Exercise and Diabetes: Best Bets
Blood Sugar Control May Benefit Most From Aerobic Exercise and Weight Training
Sept. 17, 2007 -- Got type 2 diabetes? Your workout may do more than trim your waistline -- it could also improve your blood sugar control.
A new Canadian study shows that people with type 2 diabetes who began exercising developed better blood sugar control, especially if they got aerobic exercise and lifted weights.
Doctors should prescribe exercise to all type 2 diabetes patients who are healthy enough to work out, states an editorial published with the study in the Annals of Internal Medicine.
(If you are living with type 2 diabetes, do you exercise regularly? Talk about it on WebMD's Diabetes Type 2 Support Group message board.)
Exercise and Diabetes
The new Canadian study on exercise and diabetes included 251 adults with type 2 diabetes.
On average, they were in their early 50s(age range: 39-70) with an obese BMI (body mass index) of 35. None was taking insulin and none was an exerciser.
First, the patients got checkups. That's always a wise thing to do before starting an exercise program, even for people who don't have diabetes.
Having been medically approved for the study, all patients got a modest amount of supervised exercise for a month, just to make sure they could stick with an exercise plan.
After that first month, the researchers split participants into four groups:
- Aerobic exercise only
- Resistance training only
- Aerobic exercise and resistance training
- No assigned exercise
The exercise groups worked out three times per week at a gym (with their expenses paid by the researchers).
For aerobic exercise, participants used a stationary bike or treadmill, gradually lengthening their workouts from 15 minutes to 45 minutes. For resistance training, they performed seven exercises using weight machines, eventually doing two to three sets of each exercise.
Patients assigned to aerobic exercise and weight training did the full aerobic workout and the full resistance training workout, three times per week.
The researchers -- who included the University of Calgary's Ronald Sigal, MD, MPH -- didn't ask the participants to try to lose weight or to diet.
Reaping the Benefits
Participants followed their assigned workouts for 22 weeks.
All three exercise groups improved their blood sugar control based on their hemoglobin A1c level, which indicates blood sugar control over the previous two to three months.
People who got aerobic exercise and also lifted weights had the biggest improvement in hemoglobin A1c.

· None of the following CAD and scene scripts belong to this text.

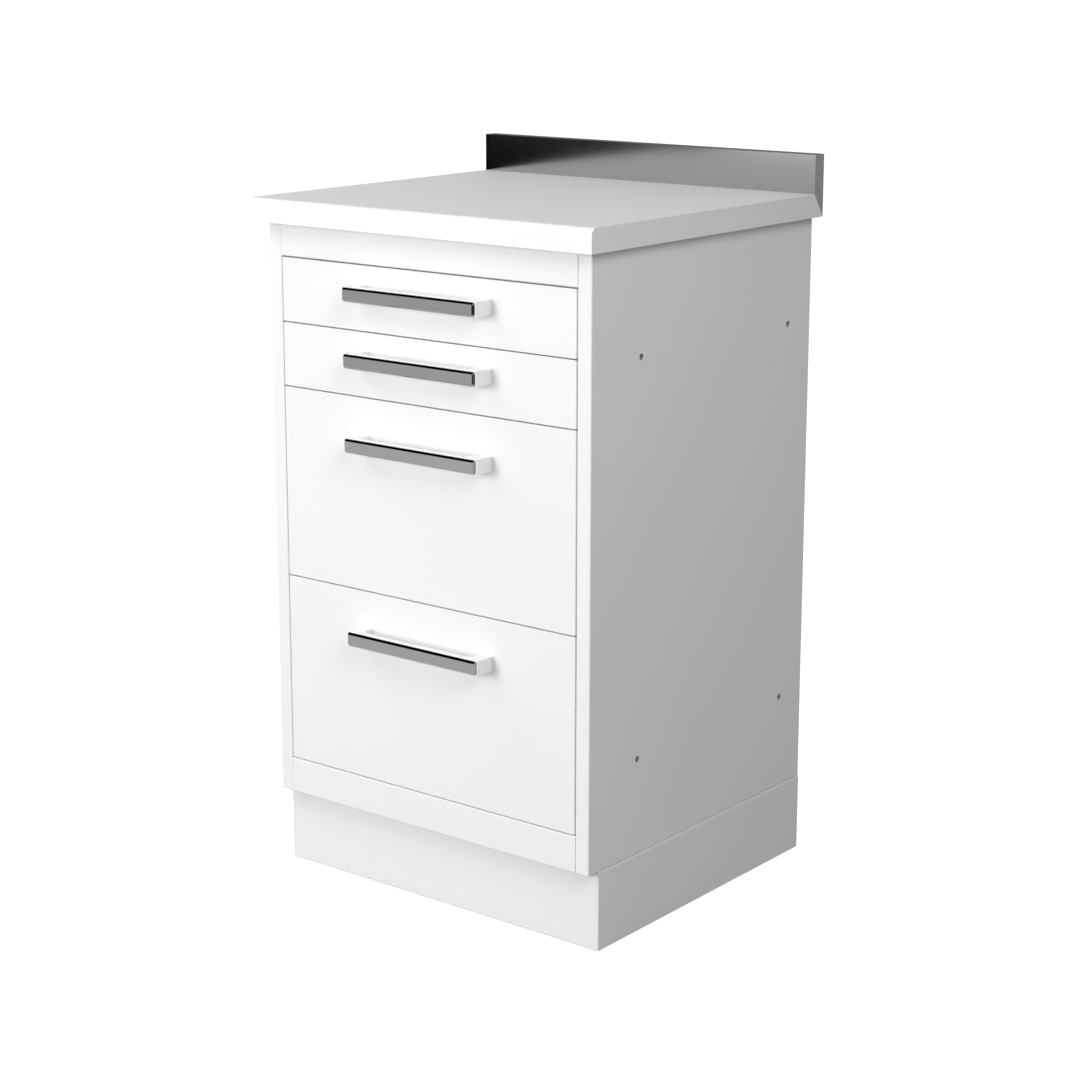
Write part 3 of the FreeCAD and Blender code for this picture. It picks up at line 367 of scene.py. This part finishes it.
def add_card(name, corners, tone=0.0):
    """Card of an even tone that only reflections see; it is black by itself."""
    mesh = bpy.data.meshes.new(name)
    mesh.from_pydata(corners, [], [range(len(corners))])
    card = bpy.data.objects.new(name, mesh)
    bpy.context.scene.collection.objects.link(card)
    material = bare_material(name)
    tree = material.node_tree
    emission = tree.nodes.new("ShaderNodeEmission")
    emission.inputs["Strength"].default_value = tone
    tree.links.new(emission.outputs[0], tree.nodes["Material Output"].inputs["Surface"])
    mesh.materials.append(material)
    card.visible_camera = False
    card.visible_diffuse = False
    card.visible_transmission = False
    card.visible_shadow = False


build_world()
build_floor()
for name, (place, side, power) in LAMPS.items():
    add_lamp(name, place, side, power)

# The black box: its floor just under the worktop's top, its left wall and its lid
corner = (DARK_LEFT, DARK_FRONT)
add_card("card_left", lying([corner, (-0.27, DARK_FRONT), (-0.27, 0.5), (DARK_LEFT, 0.5)], DARK_FOOT))
add_card("card_left_wall", standing(corner, (DARK_LEFT, 0.5), DARK_FOOT, DARK_TOP))
add_card("card_over", lying([corner, (DARK_LEFT, 1.0), (0.6, 1.0), (0.6, DARK_FRONT)], DARK_TOP))

# Black on the floor at the right: the dark end of the uppermost strip
add_card("card_floor_right", lying([(1.46, -3.75), (3.82, -0.79), (7.8, -3.95), (5.4, -6.9)], 0.003))

# Grey: far at the front left for the middle of the upstand, and at the back left for the worktop's sheen
add_card("card_front_left", standing((-4.6, -1.6), (-0.8, -4.4), 0.95, 4.2), 0.3)
add_card("card_back_left", standing((-3.2, 1.2), (0.3, 1.2), 0.93, 2.4), 0.45)

# Grey: close behind the upstand for its top edge, and beyond its right end
add_card("card_behind", standing((-0.35, 0.27), (0.27, 0.27), 0.92, 0.97), 0.15)
add_card("card_right", standing((0.30, 0.40), (0.50, 0.40), 0.80, 0.95), 0.35)

# Camera
camera_data = bpy.data.cameras.new("camera")
camera_data.lens = CAMERA_LENS
camera_data.sensor_width = CAMERA_SENSOR
camera_data.shift_x, camera_data.shift_y = CAMERA_SHIFT
camera = bpy.data.objects.new("camera", camera_data)
bpy.context.scene.collection.objects.link(camera)
camera.location = CAMERA_PLACE
camera.rotation_euler = [math.radians(turn) for turn in (90 + CAMERA_PITCH, CAMERA_ROLL, CAMERA_YAW)]
bpy.context.scene.camera = camera

bpy.context.scene.view_settings.view_transform = "Standard"
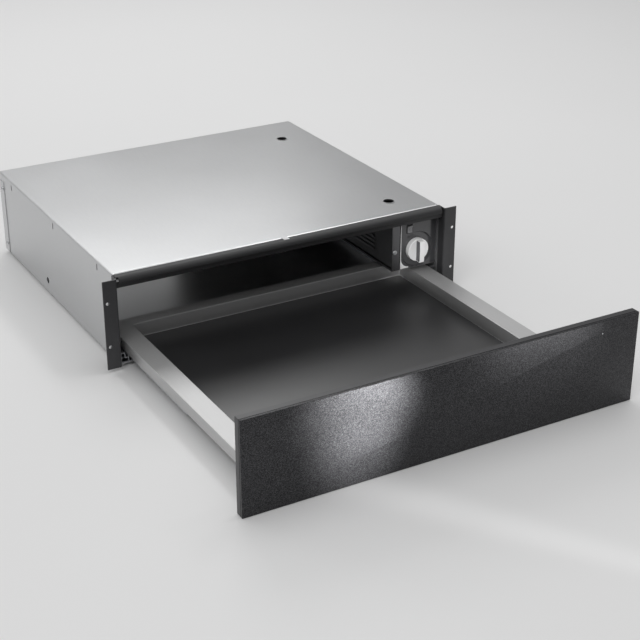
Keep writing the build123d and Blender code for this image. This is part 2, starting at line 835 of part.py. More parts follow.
def control_plate():
    """Front plate of the controls with a folded left edge and a pressed dish round the knob."""
    z = (duct_ceiling, top_under - sheet_t - seat)
    all_y = past((plate_y, behind_dish))
    opening = rod_y(knob_x, *all_y, knob_z, dish_r - screw_play / 10)
    plate = block(plate_x, (plate_y, plate_y + plate_t), z)
    plate = plate + block((plate_x[0], plate_x[0] + plate_t), (plate_y, plate_y + plate_fold), z)
    plate = plate - opening
    outline = [(dish_r, plate_y), (dish_floor_r, dish_y), (0, dish_y), (0, behind_dish),
               (dish_floor_r + dish_wall, behind_dish), (dish_r + dish_wall, plate_y + plate_t),
               (dish_r + dish_wall, plate_y)]
    dish = revolve(Plane.XY * make_face(Polyline(*outline, close=True)), Axis.Y, 360)
    plate = plate + ((Pos(knob_x, 0, knob_z) * dish) & block(plate_x, all_y, z))
    plate = plate - rod_y(knob_x, *all_y, knob_z, shaft_r + bush_t + bush_play)
    w = rocker_w + 2 * (rocker_gap + switch_wall + switch_play)
    h = rocker_h + 2 * (rocker_gap + switch_wall + switch_play)
    return plate - block(centred(switch_x, w), all_y, centred(switch_z, h))


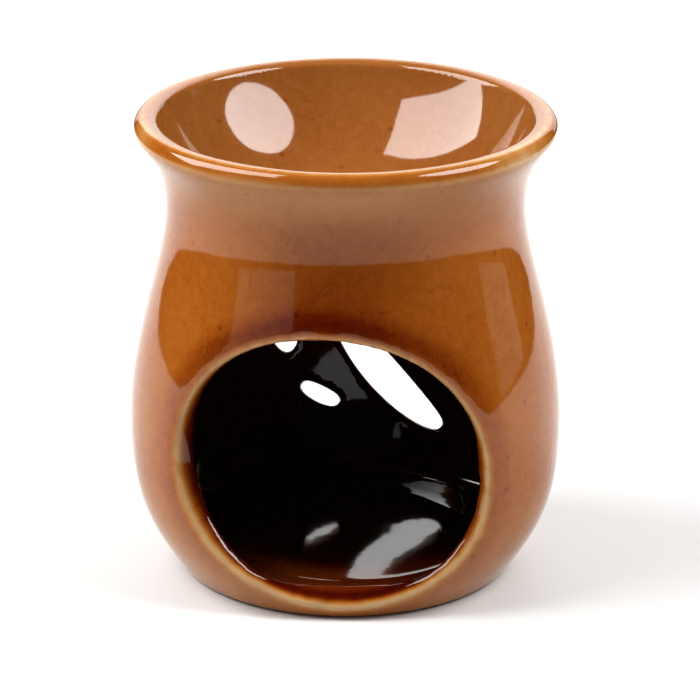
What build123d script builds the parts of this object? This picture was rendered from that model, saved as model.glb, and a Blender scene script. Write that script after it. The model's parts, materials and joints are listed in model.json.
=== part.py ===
from build123d import *
import math
import os

os.makedirs("parts", exist_ok=True)

# Driving dimensions, in millimetres and degrees.
# The origin is the middle of the underside, +Z is up and the window faces -Y.

# outline of the pot, from the table upwards
foot_radius = 33.2  # flat ring that stands on the table
foot_rounding = 1.0  # small radius between the flat ring and the wall
foot_lean = 48.0  # slope of the wall where it leaves the foot, from the horizontal
belly_radius = 45.0  # widest point of the pot
belly_height = 32.4  # height of the widest point
belly_length_below = 12.5  # length of the straighter part under the widest point
belly_length_above = 17.8  # length of the straighter part over the widest point
foot_length = 14.0  # length of the straighter part that leaves the foot
neck_radius = 37.2  # narrowest point under the lip
neck_height = 78.4  # height of the narrowest point, where the dish is set on
neck_length_below = 10.9  # length of the straighter part under the neck
neck_length_above = 8.6  # length of the straighter part over the neck
lip_height = 19.1  # narrowest point of the neck to the top of the lip
lip_radius = 43.5  # outermost point of the lip
lip_outer_rounding = 2.4  # rounding of the lip on its outer side
lip_inner_rounding = 1.8  # tighter rounding of the lip towards the oil
lip_lean = 30.0  # slope of the flare where it runs into the lip, from the vertical
lip_length = 4.6  # length of the straighter part under the lip

# clay
wall = 4.5  # thickness of the clay in the pot and in the dish
foot_recess = 0.8  # the floor disc is held this far off the table
floor_thickness = 4.2  # thickness of the floor disc
floor_radius = 27.0  # radius of the floor disc
cove_reach = 9.0  # how far the inner corner of the pot is drawn out along the floor

# oil dish
bowl_clearance = 0.9  # gap between the underside of the bowl and the neck, where the dish is set on
spigot_depth = 1.5  # how far the step under the dish reaches into the neck
spigot_clearance = 0.3  # gap between that step and the inside of the neck

# window, cut from outside with a knife that always points at one spot on the axis
# its heights are taken on the knife, straight over the edge of the foot
window_aim_height = 50.5  # height of the spot on the axis
window_top_height = 59.8  # height of the upper cut
window_waist_height = 28.6  # height of the widest line
window_sill_height = 7.7  # height of the lower cut
window_sweep = 92.5  # how far the window reaches round the pot
window_upper_fullness = 0.54  # how far the upper corners are filled out
window_lower_fullness = 0.59  # how far the lower corners are filled out
window_tilt = -12.5  # the oval lies slightly askew, lower on its right
window_outer_rounding = 1.8  # sponged outer edge of the window
window_inner_rounding = 0.6  # sponged inner edge of the window

# air vents, punched from outside through the back of the belly
vent_rise = 20.0  # slope of the punch, which points upwards on its way in
vent_rounding = 0.7  # sponged edges of the vents
vent_upper_fullness = 0.7  # how far the upper corners of a vent are filled out
vent_lower_fullness = 0.5  # how far the lower corners of a vent are filled out
long_vent_offset = 5.8  # middle of the long vent, towards +X
long_vent_height = 26.7  # height of its middle, at the widest point of the pot
long_vent_length = 35.0
long_vent_upper_bulge = 1.3  # how far the nearly straight upper edge stands off the line of the tips
long_vent_lower_bulge = 5.9  # how far the rounded lower edge stands off it
long_vent_tilt = -47.0  # lower towards +X
small_vent_offset = -9.4
small_vent_height = 19.6
small_vent_length = 9.6
small_vent_bulge = 1.6
small_vent_tilt = -25.0
side_vent_offset = -18.6
side_vent_height = 38.3
side_vent_length = 18.0
side_vent_bulge = 3.1
side_vent_tilt = -75.0

# Values that follow from the ones above.
floor_top = foot_recess + floor_thickness
inner_neck_radius = neck_radius - wall
total_height = neck_height + lip_height
lip_crest_radius = lip_radius - lip_outer_rounding


def point_at(start, distance, degrees):
    angle = math.radians(degrees)
    return (start[0] + distance * math.cos(angle), start[1] + distance * math.sin(angle))


def turned(outline):
    # drawn towards the back, so that the seam of the turned faces stays clear of the window
    face = make_face(Plane.YZ * Curve(outline))
    return revolve(face, Axis.Z)


def foot_curves():
    centre = (foot_radius, foot_rounding)
    start = (foot_radius, 0)
    middle = point_at(centre, foot_rounding, foot_lean / 2 - 90)
    end = point_at(centre, foot_rounding, foot_lean - 90)
    rounding = ThreePointArc(start, middle, end)
    belly = (belly_radius, belly_height)
    rise = Bezier(
        end,
        point_at(end, foot_length, foot_lean),
        (belly_radius, belly_height - belly_length_below),
        belly,
    )
    return [rounding, rise]


def shoulder_curve(radius_change):
    belly = (belly_radius - radius_change, belly_height)
    neck = (neck_radius - radius_change, neck_height)
    return Bezier(
        belly,
        (belly[0], belly_height + belly_length_above),
        (neck[0], neck_height - neck_length_below),
        neck,
    )


def inner_belly_curve():
    belly = (belly_radius - wall, belly_height)
    return Bezier(
        (floor_radius, floor_top),
        (floor_radius + cove_reach, floor_top),
        (belly[0], belly_height - belly_length_below),
        belly,
    )


def oval_quarter(half_width, rise, fullness):
    # one quarter of an oval, from its side to its top or bottom
    return Bezier(
        (half_width, 0),
        (half_width, rise * fullness),
        (half_width * fullness, rise),
        (0, rise),
    )


def knife_height(distance, height_at_foot):
    # height of a knife line that runs from the aimed spot over a point above the edge of the foot
    slope = (height_at_foot - window_aim_height) / foot_radius
    return window_aim_height + distance * slope


def window_slice(distance):
    half_width = distance * math.tan(math.radians(window_sweep / 2))
    waist = knife_height(distance, window_waist_height)
    top = knife_height(distance, window_top_height) - waist
    bottom = knife_height(distance, window_sill_height) - waist
    corners = [
        oval_quarter(half_width, top, window_upper_fullness),
        oval_quarter(-half_width, top, window_upper_fullness),
        oval_quarter(-half_width, bottom, window_lower_fullness),
        oval_quarter(half_width, bottom, window_lower_fullness),
    ]
    plane = Plane(origin=(0, -distance, waist), x_dir=(1, 0, 0), z_dir=(0, -1, 0))
    return plane * Rot(0, 0, window_tilt) * make_face(Curve(corners))


def window_cutter():
    return loft([window_slice(belly_radius / 2), window_slice(belly_radius + wall)], ruled=True)


def vent_cutter(offset, height, length, upper_bulge, lower_bulge, tilt):
    # a flat oval, longer than high, with its lower side bulging more or less than its upper one
    half_length = length / 2
    outline = [
        oval_quarter(half_length, upper_bulge, vent_upper_fullness),
        oval_quarter(-half_length, upper_bulge, vent_upper_fullness),
        oval_quarter(-half_length, -lower_bulge, vent_lower_fullness),
        oval_quarter(half_length, -lower_bulge, vent_lower_fullness),
    ]
    angle = math.radians(vent_rise)
    plane = Plane(
        origin=(offset, belly_radius, height),
        x_dir=(1, 0, 0),
        z_dir=(0, -math.cos(angle), math.sin(angle)),
    )
    face = plane * Rot(0, 0, tilt) * make_face(Curve(outline))
    return extrude(face, amount=belly_radius / 2, both=True)


def vent_cutters():
    long_vent = vent_cutter(
        long_vent_offset,
        long_vent_height,
        long_vent_length,
        long_vent_upper_bulge,
        long_vent_lower_bulge,
        long_vent_tilt,
    )
    small_vent = vent_cutter(
        small_vent_offset,
        small_vent_height,
        small_vent_length,
        small_vent_bulge,
        small_vent_bulge,
        small_vent_tilt,
    )
    side_vent = vent_cutter(
        side_vent_offset,
        side_vent_height,
        side_vent_length,
        side_vent_bulge,
        side_vent_bulge,
        side_vent_tilt,
    )
    return [long_vent, small_vent, side_vent]


def make_chamber():
    axis_line = Line((0, neck_height), (0, floor_top))
    floor_line = Line((0, floor_top), (floor_radius, floor_top))
    opening = Line((inner_neck_radius, neck_height), (0, neck_height))
    return turned([floor_line, inner_belly_curve(), shoulder_curve(wall), opening, axis_line])


def cut_edges(body, chamber, least, most):
    # edges left by a knife or a punch, chosen by how far they lie from the inner face of the pot
    found = []
    for edge in body.edges().filter_by(GeomType.BSPLINE):
        distance = Vertex(edge.position_at(0.5)).distance_to(chamber)
        if least <= distance <= most:
            found.append(edge)
    return found


def make_chamber_wall():
    stand = Line((0, 0), (foot_radius, 0))
    rim = Line((neck_radius, neck_height), (0, neck_height))
    axis_line = Line((0, neck_height), (0, 0))
    pot = turned([stand] + foot_curves() + [shoulder_curve(0), rim, axis_line])
    chamber = make_chamber()
    bore = Cylinder(floor_radius, floor_top, align=(Align.CENTER, Align.CENTER, Align.MIN))
    body = pot - window_cutter() - chamber - bore
    inner_edges = cut_edges(body, chamber, 0, window_inner_rounding)
    body = fillet(inner_edges, window_inner_rounding)
    outer_edges = cut_edges(body, chamber, wall * 0.8, belly_radius)
    body = fillet(outer_edges, window_outer_rounding)
    for vent in vent_cutters():
        body = body - vent
    behind = [edge for edge in cut_edges(body, chamber, 0, belly_radius) if edge.center().Y > 0]
    return fillet(behind, vent_rounding)


def make_chamber_floor():
    disc = Cylinder(floor_radius, floor_thickness, align=(Align.CENTER, Align.CENTER, Align.MIN))
    return Pos(0, 0, foot_recess) * disc


def bowl_sphere():
    # radius and middle of the sphere that the inside of the dish is a part of: it touches the inner
    # rounding of the lip, and its outside passes the neck with the clearance, where the dish is set on
    lip_rise = lip_height - lip_inner_rounding
    neck_reach = inner_neck_radius - bowl_clearance
    slope = (lip_inner_rounding - wall) / lip_rise
    spread = lip_crest_radius**2 - neck_reach**2 + lip_rise**2 - lip_inner_rounding**2 + wall**2
    level = spread / (2 * lip_rise)
    half = level * slope + wall
    rest = neck_reach**2 + level**2 - wall**2
    radius = (math.sqrt(half**2 + (1 - slope**2) * rest) - half) / (1 - slope**2)
    return radius, neck_height + level - slope * radius


def make_oil_dish():
    inner_radius, sphere_height = bowl_sphere()
    outer_radius = inner_radius + wall
    sphere = (0, sphere_height)
    dish_bottom = sphere_height - inner_radius
    outer_centre = (lip_crest_radius, total_height - lip_outer_rounding)
    inner_centre = (lip_crest_radius, total_height - lip_inner_rounding)
    crest = (lip_crest_radius, total_height)
    neck = (neck_radius, neck_height)

    flare_end = point_at(outer_centre, lip_outer_rounding, -lip_lean)
    flare = Bezier(
        neck,
        (neck_radius, neck_height + neck_length_above),
        point_at(flare_end, -lip_length, 90 - lip_lean),
        flare_end,
    )
    outer_lip = ThreePointArc(
        flare_end,
        point_at(outer_centre, lip_outer_rounding, (90 - lip_lean) / 2),
        crest,
    )
    fall = math.degrees(math.atan2(sphere[1] - inner_centre[1], inner_centre[0]))
    inner_lip_end = point_at(inner_centre, lip_inner_rounding, 180 - fall)
    inner_lip = ThreePointArc(
        crest,
        point_at(inner_centre, lip_inner_rounding, (90 + 180 - fall) / 2),
        inner_lip_end,
    )
    bowl = ThreePointArc(
        inner_lip_end,
        point_at(sphere, inner_radius, -(90 + fall) / 2),
        (0, dish_bottom),
    )
    middle_line = Line((0, dish_bottom), (0, dish_bottom - wall))

    # a low step under the dish centres it in the neck
    spigot_radius = inner_neck_radius - spigot_clearance
    spigot_end = neck_height - spigot_depth
    spigot_angle = math.degrees(math.asin((spigot_end - sphere[1]) / outer_radius))
    underside_end = point_at(sphere, outer_radius, spigot_angle)
    underside = ThreePointArc(
        (0, dish_bottom - wall),
        point_at(sphere, outer_radius, (spigot_angle - 90) / 2),
        underside_end,
    )
    step = Polyline(underside_end, (spigot_radius, spigot_end), (spigot_radius, neck_height), neck)
    outline = [flare, outer_lip, inner_lip, bowl, middle_line, underside, step]
    return turned(outline)


def save(shape, name):
    export_step(shape, f"parts/{name}.step")


save(make_chamber_wall(), "chamber_wall")
save(make_chamber_floor(), "chamber_floor")
save(make_oil_dish(), "oil_dish")
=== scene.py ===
import json
import math
import bpy
import numpy as np
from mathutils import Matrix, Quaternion, Vector
from mathutils.bvhtree import BVHTree
from mathutils.kdtree import KDTree

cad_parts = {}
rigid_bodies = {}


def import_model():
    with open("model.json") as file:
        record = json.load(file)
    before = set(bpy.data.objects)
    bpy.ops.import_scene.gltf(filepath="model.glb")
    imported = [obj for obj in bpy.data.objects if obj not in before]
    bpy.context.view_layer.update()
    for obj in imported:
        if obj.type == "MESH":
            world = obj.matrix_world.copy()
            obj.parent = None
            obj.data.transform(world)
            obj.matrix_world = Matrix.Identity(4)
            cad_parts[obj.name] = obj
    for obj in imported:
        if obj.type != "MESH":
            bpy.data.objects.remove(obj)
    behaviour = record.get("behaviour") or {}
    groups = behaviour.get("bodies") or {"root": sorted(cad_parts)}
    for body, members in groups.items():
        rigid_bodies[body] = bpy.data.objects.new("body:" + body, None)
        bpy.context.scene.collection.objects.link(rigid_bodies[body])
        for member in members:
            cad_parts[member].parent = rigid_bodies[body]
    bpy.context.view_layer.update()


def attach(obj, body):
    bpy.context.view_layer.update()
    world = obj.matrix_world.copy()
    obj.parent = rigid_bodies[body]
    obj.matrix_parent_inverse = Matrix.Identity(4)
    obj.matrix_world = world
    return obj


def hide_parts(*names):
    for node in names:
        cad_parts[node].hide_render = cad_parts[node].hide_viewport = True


# Glazed oil burner on a white table. Sizes are in millimetres down to the studio, which is in metres.
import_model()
scene = bpy.context.scene
mm = 0.001


def deselectAll():
    if bpy.context.mode != "OBJECT":
        bpy.ops.object.mode_set(mode="OBJECT")
    bpy.ops.object.select_all(action="DESELECT")


def makeActive(obj):
    deselectAll()
    obj.select_set(True)
    bpy.context.view_layer.objects.active = obj


def applyModifier(obj, kind, **settings):
    makeActive(obj)
    modifier = obj.modifiers.new(kind.title(), kind)
    for name, value in settings.items():
        setattr(modifier, name, value)
    bpy.ops.object.modifier_apply(modifier=modifier.name)


def boolean(obj, other, operation="DIFFERENCE"):
    applyModifier(obj, "BOOLEAN", object=other, operation=operation, solver="MANIFOLD")


def copyOf(obj, name):
    makeActive(obj)
    bpy.ops.object.duplicate()
    copy = bpy.context.object
    copy.name = copy.data.name = name
    return copy


def remove(*objs):
    for obj in objs:
        bpy.data.objects.remove(obj)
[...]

Not surprisingly, not exercising yielded no improvements in hemoglobin A1c.
The bottom line: For the biggest benefit, get aerobic exercise and resistance training. If you can't manage both, at least do one or the other, as each is better than doing nothing.
If the benefits of exercise for type 2 diabetes patients could be captured in a pill, diabetes experts would be quick to prescribe that pill, states the editorial published with the study.
"Failing to prescribe exercise to patients with diabetes is simply unacceptable practice," write the editorialists, who included William Kraus, MD, of Duke University Medical Center.